** Start of Recorded data **

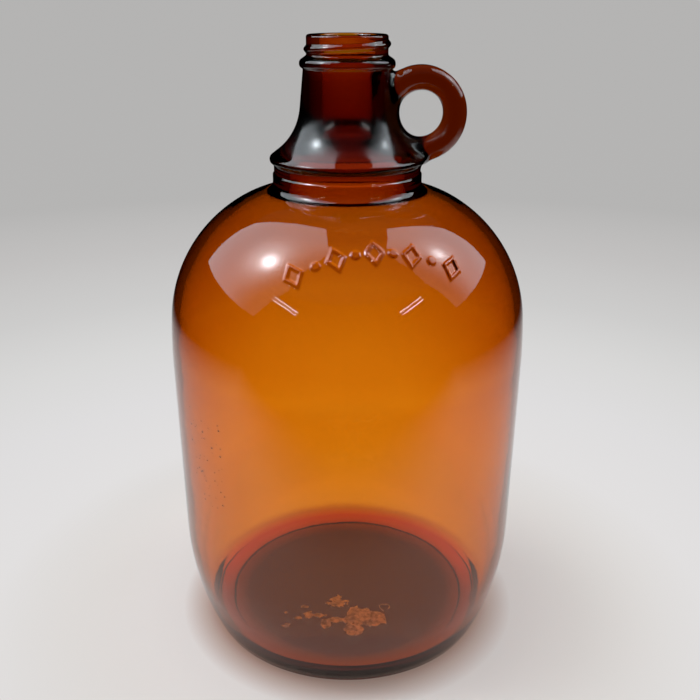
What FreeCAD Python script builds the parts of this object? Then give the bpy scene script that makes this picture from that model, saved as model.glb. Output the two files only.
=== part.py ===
"""One-gallon glass jug with a screw finish and a finger ring, moulded in one piece.

The jug stands on z = 0 with its axis on Z. The finger ring is on the +X side and
the raised band of ornament is on the shoulder, a little to the right of the front (-Y).
Every outline is drawn in the XZ plane, as (radius, height), and turned about Z.
"""
import FreeCAD, Part
import math
import os
from FreeCAD import Vector

# ---- Overall sizes, in millimetres and degrees ---------------------------------
body_diameter = 167.0
total_height = 286.0

# ---- Base ----------------------------------------------------------------------
heel_inset = 10.5            # how far the foot of the wall stands in from the body
heel_height = 3.0            # height of the mould's parting line round the heel
parting_step = 0.25          # the base plate's mould is this much smaller
foot_width = 10.0            # from the parting line in to the edge of the recess
land_width = 5.5             # flat ring that the jug stands on
recess_depth = 1.0           # step up inside the standing ring
push_up = 1.6                # further rise of the recess towards the middle
base_thickness = 5.0
floor_corner = 9.5           # rounding between the inner floor and the wall

# ---- Body and shoulder -----------------------------------------------------------
flank_radius = 143.0         # long curve from the heel up to the straight wall
wall = 3.1                   # side wall
upper_radius = 230.0         # shoulder, in three tangent arcs from the wall up
upper_turn = 5.6
shoulder_radius = 64.8
shoulder_turn = 59.2         # heading at the end of the second arc
crown_radius = 49.8

# ---- Neck: heights are measured down from the lip --------------------------------
neck_foot_depth = 60.0       # where the neck's side begins
neck_foot_fillet = 4.4       # hollow curve from the shoulder into it
collar_diameter = 66.4       # lower ring of the neck
collar_step_depth = 57.0
collar_step = 0.6            # the upper ring is this much smaller in radius
step_rounding = 0.3
ledge_diameter = 68.7
ledge_depth = 50.4           # middle of the ledge's nose
ledge_thickness = 4.4
ledge_rounding = 1.5
flare_corner_diameter = 43.6   # where the neck's side and the flare's slope would meet
flare_corner_depth = 40.2
flare_radius = 25.3          # hollow curve between the two
groove_diameter = 37.9       # narrowest place, just under the bead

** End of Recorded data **

▶ _Stated goal_
Please print exactly what appears from the first line of the data through the line with "floor_corner = 9.5", including both of those lines and nothing past them.

▶ _Full answer_
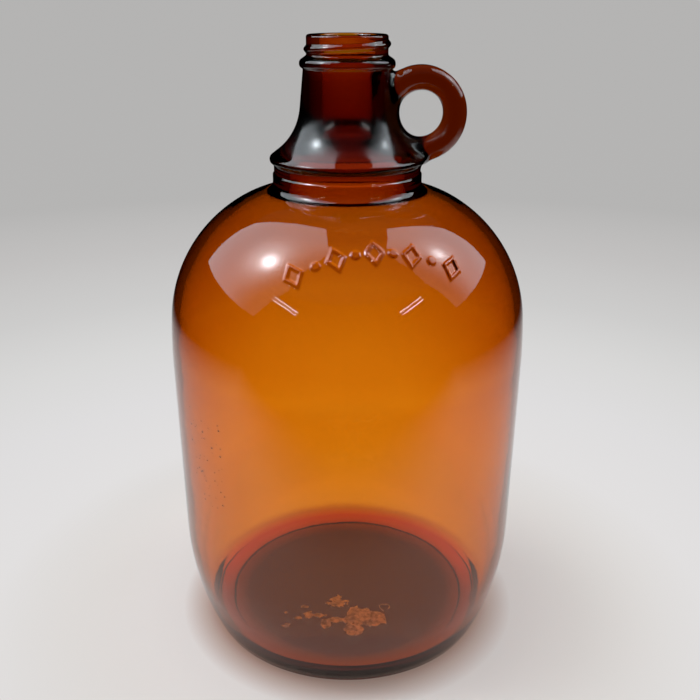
What FreeCAD Python script builds the parts of this object? Then give the bpy scene script that makes this picture from that model, saved as model.glb. Output the two files only.
=== part.py ===
"""One-gallon glass jug with a screw finish and a finger ring, moulded in one piece.

The jug stands on z = 0 with its axis on Z. The finger ring is on the +X side and
the raised band of ornament is on the shoulder, a little to the right of the front (-Y).
Every outline is drawn in the XZ plane, as (radius, height), and turned about Z.
"""
import FreeCAD, Part
import math
import os
from FreeCAD import Vector

# ---- Overall sizes, in millimetres and degrees ---------------------------------
body_diameter = 167.0
total_height = 286.0

# ---- Base ----------------------------------------------------------------------
heel_inset = 10.5            # how far the foot of the wall stands in from the body
heel_height = 3.0            # height of the mould's parting line round the heel
parting_step = 0.25          # the base plate's mould is this much smaller
foot_width = 10.0            # from the parting line in to the edge of the recess
land_width = 5.5             # flat ring that the jug stands on
recess_depth = 1.0           # step up inside the standing ring
push_up = 1.6                # further rise of the recess towards the middle
base_thickness = 5.0
floor_corner = 9.5           # rounding between the inner floor and the wall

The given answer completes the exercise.